In 1901 London ran unsuccessfully on the Socialist party ticket for mayor of Oakland. He started to steadily produce novels, nonfiction, and short stories, becoming in his lifetime one of the most popular authors. London had early built his system of producing a daily quota of thousand words. He did not give up even during his travels and drinking periods. London's first novel, The Son of the Wolf, appeared in 1900. By 1904 Jack London was the author of 10 books. The Son of the Wolfgained a wide audience as did his other Alaska stories, The Call of the Wild (1903), White Fang (1906), and Burning Daylight (1910).

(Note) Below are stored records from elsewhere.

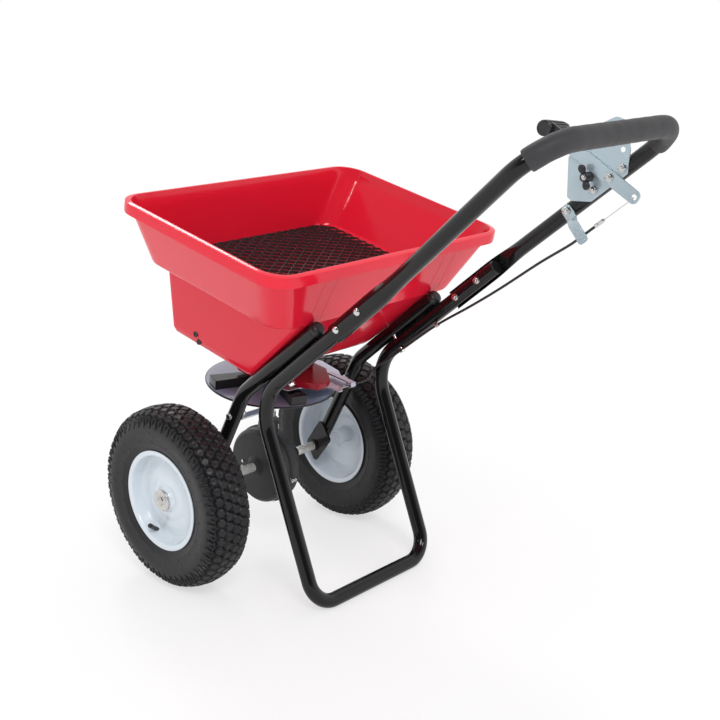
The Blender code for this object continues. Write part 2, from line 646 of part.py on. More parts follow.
WIRE_STROKE = WIRE_ARM * (math.sin(math.atan2(0.340, 0.940))
                          + math.sin(LEVER_TRAVEL - math.atan2(0.340, 0.940)))
GATE_TOP = GATE_BOTTOM + GATE_THICK
EAR_X = 0.0320
EAR_V = -0.1400
gate_outline = [(0.096, -0.014), (0.104, -0.024), (0.096, -0.0765), (0.076, -0.105), (0.064, -0.127),
                (0.0385, -0.137), (0.0385, -0.146), (0.0255, -0.146), (0.0255, -0.124),
                (0.010, -0.098), (-0.048, -0.090), (-0.048, -0.014)]
gate_radii = [0.004] * 4 + [0.003, 0.002, 0.004, 0.004, 0.002] + [0.004] * 3
verts, faces = prism(rounded(gate_outline, gate_radii, 2), GATE_BOTTOM, GATE_TOP)
gate = build("shutoff_gate", verts, faces, ZINC, shaft, smooth=False)
half_x = PORT_HALF_X + 0.001
half_v = PORT_HALF_V + 0.001
outline = rounded([(half_x, PORT_V + half_v), (-half_x, PORT_V + half_v),
                   (-half_x, PORT_V - half_v), (half_x, PORT_V - half_v)], 0.004, 2)
combine(gate, *prism(outline, GATE_BOTTOM - 0.005, GATE_TOP + 0.005))
drill(gate, (EAR_X, EAR_V, GATE_BOTTOM - 0.004), (EAR_X, EAR_V, GATE_TOP + 0.004), WIRE_BORE, 8)
GUIDES = [(0.0440, -0.0240), (0.0440, -0.0800)]
GUIDE_RADIUS = 0.0020
for gx, gv in GUIDES:
    half = GUIDE_RADIUS + FIT
    slot = [(gx + WIRE_STROKE + half + 0.001, gv + half), (gx - half - 0.001, gv + half),
            (gx - half - 0.001, gv - half), (gx + WIRE_STROKE + half + 0.001, gv - half)]
    combine(gate, *prism(slot, GATE_BOTTOM - 0.005, GATE_TOP + 0.005))
for number, (gx, gv) in enumerate(GUIDES, 1):
    base = shaft_point(gx, gv, GATE_BOTTOM - FIT - 0.0014)
    tip = OUTLET_BOTTOM - GATE_BOTTOM + FIT + 0.0014 + 0.008
    drill(outlet, shaft_point(gx, gv, OUTLET_BOTTOM - 0.01), shaft_point(gx, gv, OUTLET_BOTTOM + 0.0088),
          GUIDE_RADIUS + FIT, 8)
    fastener("gate_guide_%d" % number, base, shaft_turn @ Z,
             [(0, 0.0042), (0.0014, 0.0042), (0.0014, GUIDE_RADIUS), (tip, GUIDE_RADIUS)], STEEL, machine, 8)

# Gear case: two halves round the bevel gears, with a neck up the shaft

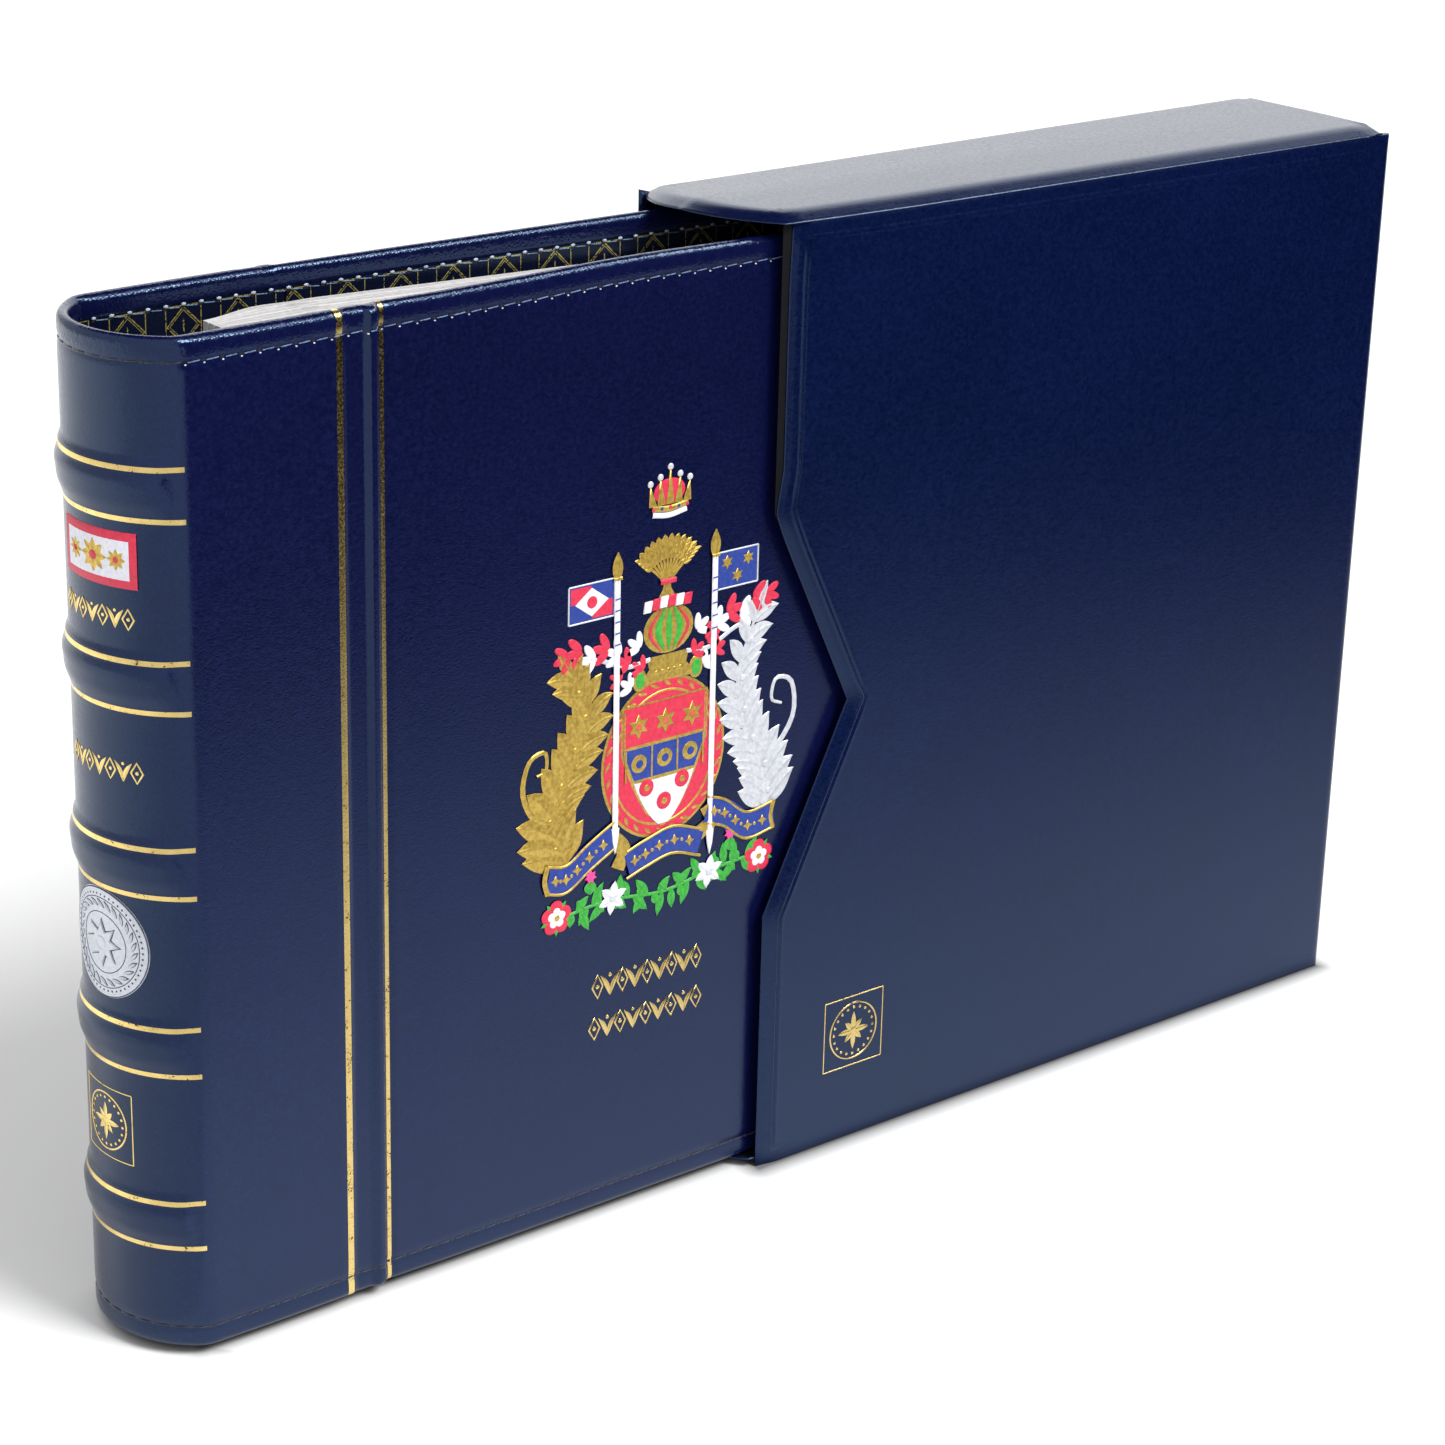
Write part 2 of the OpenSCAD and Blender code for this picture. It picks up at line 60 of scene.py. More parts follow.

In 1902 London went to England, where he studied the living conditions in East End and working class areas of the capital city. Originally he set out for South Africa to report the Boer War. His book about the economic degradation of the poor, The People of the Abyss (1903), was a surprise success in the U.S. but criticized in England. London produced this classic of investigative reporting in seven weeks. In the middle of a bitter separation in 1904, London traveled to Korea as a correspondent for Hearst's newspapers to cover the war between Russia and Japan (1904-05). Next year he published his first collection of non-fiction pieces,The War of the Classes, which included his lectures on socialism. In 1907 London and Charmian started aboard the Snark, the author's self-designed ketch, on a sailing trip around the world. On the voyage he began to write Martin Eden. After hardships - his captain was incompetent, the ketch was inefficient - they abandoned the journey in Australia. London's financial affairs were in chaos, his teeth gave him incessant pain, and he began to buy plots from a struggling writer, Sinclair Lewis, to produce more articles and stories for sale.
A few months before his death, London resigned from the Socialist Party. Debts, alcoholism, illness, and fear of losing his creativity darkened the author's last years. He died on November 22, 1916, officially of gastro-intestinal uremia. However, there has been speculations that London committed suicide with morphine.